Mathematical Foundations for Yang-Mills Theory, Randomly Growing Surfaces, and Related Systems
Stanford University, Stanford CA
Investigators
Abstract
This project will study several questions in probability theory. The first class concerns the construction of Euclidean Yang-Mills theories. Yang-Mills theories are the building blocks of the Standard Model of particle physics, which do not yet have a rigorous mathematical foundation. The project aims to make progress towards the goal of giving a mathematical foundation to Yang-Mills theories. The second class of questions is about the growth of random surfaces and convergence to Kardar-Parisi-Zhang (KPZ) scaling limits.

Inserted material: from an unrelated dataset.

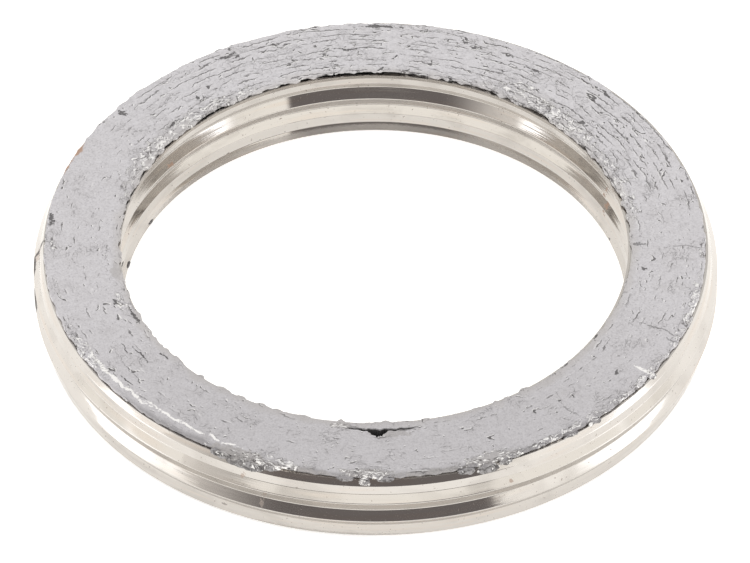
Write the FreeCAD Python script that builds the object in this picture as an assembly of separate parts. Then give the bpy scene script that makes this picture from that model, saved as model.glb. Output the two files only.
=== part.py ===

The KPZ equation is hypothesized to be the canonical model for the growth of random interfaces (essentially, any rough surface occurring in nature), but other than in a handful of cases, such claims generally remain out of the reach of rigorous mathematics. The project aims to make progress towards a more comprehensive understanding of KPZ growth. The project will also provide research training opportunities at graduate level. The Yang-Mills project will establish new results about the Yang-Mills heat equation. It is known how to construct solutions to the Yang-Mills heat equation when the initial data is a function with some regularity. This project will attempt to construct, for the first time, a solution of the Yang-Mills heat equation when the initial data is a random distribution. These solutions will then be used to construct state spaces for Yang-Mills theories. The project on the KPZ equation provides a new way to look at the nature of convergence to the KPZ equation, by looking at local, rather than global, behavior, and showing that such behavior can be proven for arbitrary scaling limits under suitable assumptions. This award reflects NSF's statutory mission and has been deemed worthy of support through evaluation using the Foundation's intellectual merit and broader impacts review criteria.